▶ [PROBLEM TO SOLVE]:
Write out the whole listing again, exactly as given.

▶ [SUPPLIED DATA]:
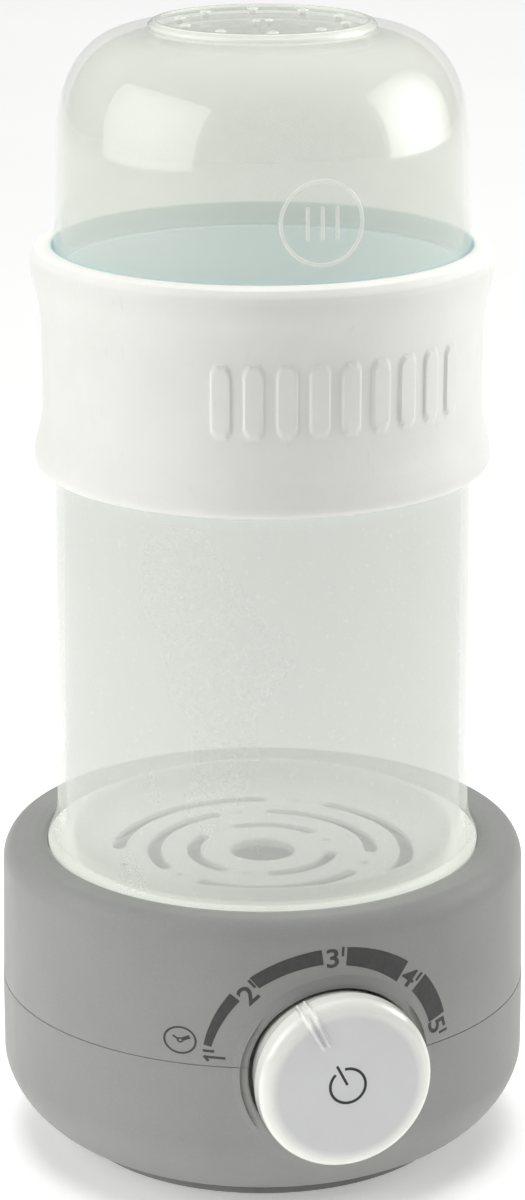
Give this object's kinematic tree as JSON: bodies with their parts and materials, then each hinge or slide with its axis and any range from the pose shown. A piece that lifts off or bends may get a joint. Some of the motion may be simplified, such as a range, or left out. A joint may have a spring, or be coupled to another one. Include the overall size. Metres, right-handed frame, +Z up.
{
  "type": "bottle warmer",
  "caption": "Steam bottle warmer: round grey base with a push-and-turn timer knob, frosted steam chamber with a white grip ring, slotted grid inside and a dome lid.",
  "frame": {"origin": "on the round body's vertical axis, at the underside of the bottom cover; the rubber feet stand 0.8 mm lower, on z = 0", "axes": "+Z up along the body's axis, -Y towards the knob and the user, +X to the user's right"},
  "size_m": [0.1282, 0.1378, 0.2745],
  "materials": {
    "grey_shell": "satin moulded plastic, warm mid grey",
    "dark_plastic": "matte moulded plastic, dark grey",
    "frosted_plastic": "translucent natural polypropylene, glossy outside",
    "white_silicone": "matte warm white silicone",
    "white_plastic": "glossy off-white plastic",
    "steel": "bright steel",
    "brass": "plain brass",
    "black_rubber": "matte black rubber",
    "circuit_board": "green solder mask",
    "cable": "soft insulation"
  },
  "bodies": {
    "base": {"upper_housing": "grey_shell", "lower_housing": "grey_shell", "bottom_cover": "dark_plastic", "cover_screw_1": "steel", "cover_screw_2": "steel", "cover_screw_3": "steel", "cover_screw_4": "steel", "rubber_foot_1": "black_rubber", "rubber_foot_2": "black_rubber", "rubber_foot_3": "black_rubber", "rubber_foot_4": "black_rubber", "heating_plate": "steel", "plate_seal": "white_silicone", "heater_bracket": "steel", "heater_screw_1": "steel", "heater_screw_2": "steel", "heater_screw_3": "steel", "heating_element": "steel", "thermostat": "brass", "thermal_fuse": "white_plastic", "encoder_body": "steel", "encoder_nut": "steel", "dial_board": "circuit_board", "switch_body": "dark_plastic", "control_board": "circuit_board", "board_screw_1": "steel", "board_screw_2": "steel", "board_screw_3": "steel", "board_screw_4": "steel", "power_relay": "dark_plastic", "terminal_block": "dark_plastic", "filter_capacitor": "dark_plastic", "buzzer": "dark_plastic", "live_lead": "cable", "neutral_lead": "cable", "dial_lead": "cable", "cord_gland": "black_rubber"},
    "dial_rotor": {"encoder_rotor": "brass", "knob_spring": "steel"},
    "dial_knob": {"knob": "white_plastic", "control_shaft": "steel"},
    "plunger": {"switch_plunger": "white_plastic"},
    "chamber": {"chamber_tube": "frosted_plastic", "grip_ring": "white_silicone"},
    "grid": {"steam_grid": "white_plastic"},
    "lid": {"dome_lid": "frosted_plastic"}
  },
  "joints": [
    {"name": "knob_turn", "type": "hinge", "parent": "base", "child": "dial_rotor", "pos_m": [0, -0.0567, 0.0386], "axis": [0, 1, 0], "range_deg": [-61, 92]},
    {"name": "knob_push", "type": "slide", "parent": "dial_rotor", "child": "dial_knob", "axis": [0, 1, 0], "range_m": [0, 0.0015], "stiffness_N_per_m": 1200, "deforming": ["knob_spring"]},
    {"name": "plunger_slide", "type": "slide", "parent": "base", "child": "plunger", "axis": [0, 1, 0], "range_m": [0, 0.0015]},
    {"name": "chamber_lift", "type": "slide", "parent": "base", "child": "chamber", "axis": [0, 0, 1], "range_m": [0, 0.06]},
    {"name": "grid_lift", "type": "slide", "parent": "chamber", "child": "grid", "axis": [0, 0, 1], "range_m": [0, 0.14]},
    {"name": "lid_lift", "type": "slide", "parent": "chamber", "child": "lid", "axis": [0, 0, 1], "range_m": [0, 0.12]}
  ],
  "couplings": [
    {"joint": "plunger_slide", "follows": "knob_push", "ratio": 1}
  ]
}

▶ [SOLUTION TO THE EXERCISE]:
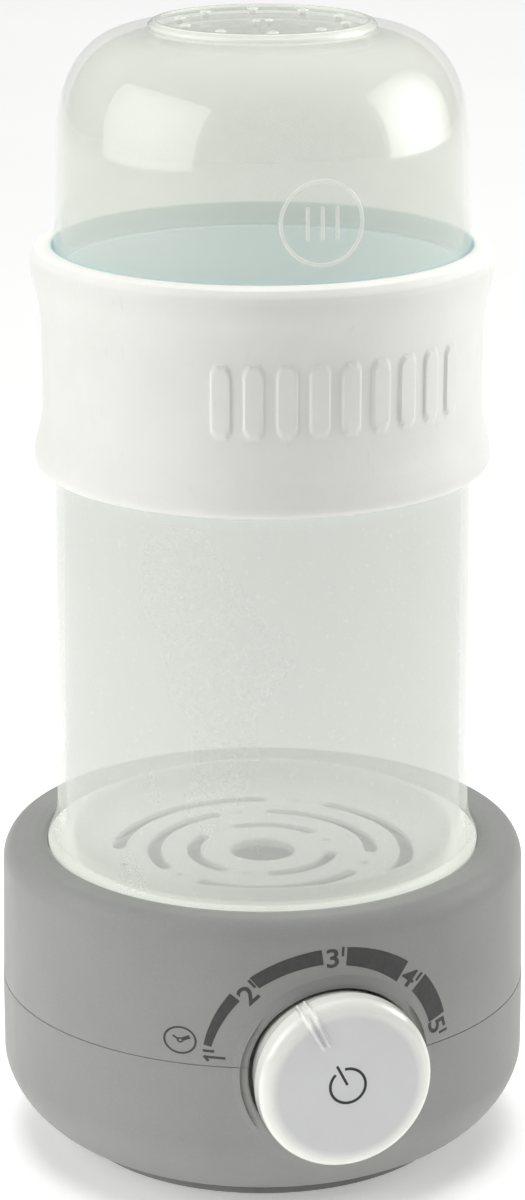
Give this object's kinematic tree as JSON: bodies with their parts and materials, then each hinge or slide with its axis and any range from the pose shown. A piece that lifts off or bends may get a joint. Some of the motion may be simplified, such as a range, or left out. A joint may have a spring, or be coupled to another one. Include the overall size. Metres, right-handed frame, +Z up.
{
  "type": "bottle warmer",
  "caption": "Steam bottle warmer: round grey base with a push-and-turn timer knob, frosted steam chamber with a white grip ring, slotted grid inside and a dome lid.",
  "frame": {"origin": "on the round body's vertical axis, at the underside of the bottom cover; the rubber feet stand 0.8 mm lower, on z = 0", "axes": "+Z up along the body's axis, -Y towards the knob and the user, +X to the user's right"},
  "size_m": [0.1282, 0.1378, 0.2745],
  "materials": {
    "grey_shell": "satin moulded plastic, warm mid grey",
    "dark_plastic": "matte moulded plastic, dark grey",
    "frosted_plastic": "translucent natural polypropylene, glossy outside",
    "white_silicone": "matte warm white silicone",
    "white_plastic": "glossy off-white plastic",
    "steel": "bright steel",
    "brass": "plain brass",
    "black_rubber": "matte black rubber",
    "circuit_board": "green solder mask",
    "cable": "soft insulation"
  },
  "bodies": {
    "base": {"upper_housing": "grey_shell", "lower_housing": "grey_shell", "bottom_cover": "dark_plastic", "cover_screw_1": "steel", "cover_screw_2": "steel", "cover_screw_3": "steel", "cover_screw_4": "steel", "rubber_foot_1": "black_rubber", "rubber_foot_2": "black_rubber", "rubber_foot_3": "black_rubber", "rubber_foot_4": "black_rubber", "heating_plate": "steel", "plate_seal": "white_silicone", "heater_bracket": "steel", "heater_screw_1": "steel", "heater_screw_2": "steel", "heater_screw_3": "steel", "heating_element": "steel", "thermostat": "brass", "thermal_fuse": "white_plastic", "encoder_body": "steel", "encoder_nut": "steel", "dial_board": "circuit_board", "switch_body": "dark_plastic", "control_board": "circuit_board", "board_screw_1": "steel", "board_screw_2": "steel", "board_screw_3": "steel", "board_screw_4": "steel", "power_relay": "dark_plastic", "terminal_block": "dark_plastic", "filter_capacitor": "dark_plastic", "buzzer": "dark_plastic", "live_lead": "cable", "neutral_lead": "cable", "dial_lead": "cable", "cord_gland": "black_rubber"},
    "dial_rotor": {"encoder_rotor": "brass", "knob_spring": "steel"},
    "dial_knob": {"knob": "white_plastic", "control_shaft": "steel"},
    "plunger": {"switch_plunger": "white_plastic"},
    "chamber": {"chamber_tube": "frosted_plastic", "grip_ring": "white_silicone"},
    "grid": {"steam_grid": "white_plastic"},
    "lid": {"dome_lid": "frosted_plastic"}
  },
  "joints": [
    {"name": "knob_turn", "type": "hinge", "parent": "base", "child": "dial_rotor", "pos_m": [0, -0.0567, 0.0386], "axis": [0, 1, 0], "range_deg": [-61, 92]},
    {"name": "knob_push", "type": "slide", "parent": "dial_rotor", "child": "dial_knob", "axis": [0, 1, 0], "range_m": [0, 0.0015], "stiffness_N_per_m": 1200, "deforming": ["knob_spring"]},
    {"name": "plunger_slide", "type": "slide", "parent": "base", "child": "plunger", "axis": [0, 1, 0], "range_m": [0, 0.0015]},
    {"name": "chamber_lift", "type": "slide", "parent": "base", "child": "chamber", "axis": [0, 0, 1], "range_m": [0, 0.06]},
    {"name": "grid_lift", "type": "slide", "parent": "chamber", "child": "grid", "axis": [0, 0, 1], "range_m": [0, 0.14]},
    {"name": "lid_lift", "type": "slide", "parent": "chamber", "child": "lid", "axis": [0, 0, 1], "range_m": [0, 0.12]}
  ],
  "couplings": [
    {"joint": "plunger_slide", "follows": "knob_push", "ratio": 1}
  ]
}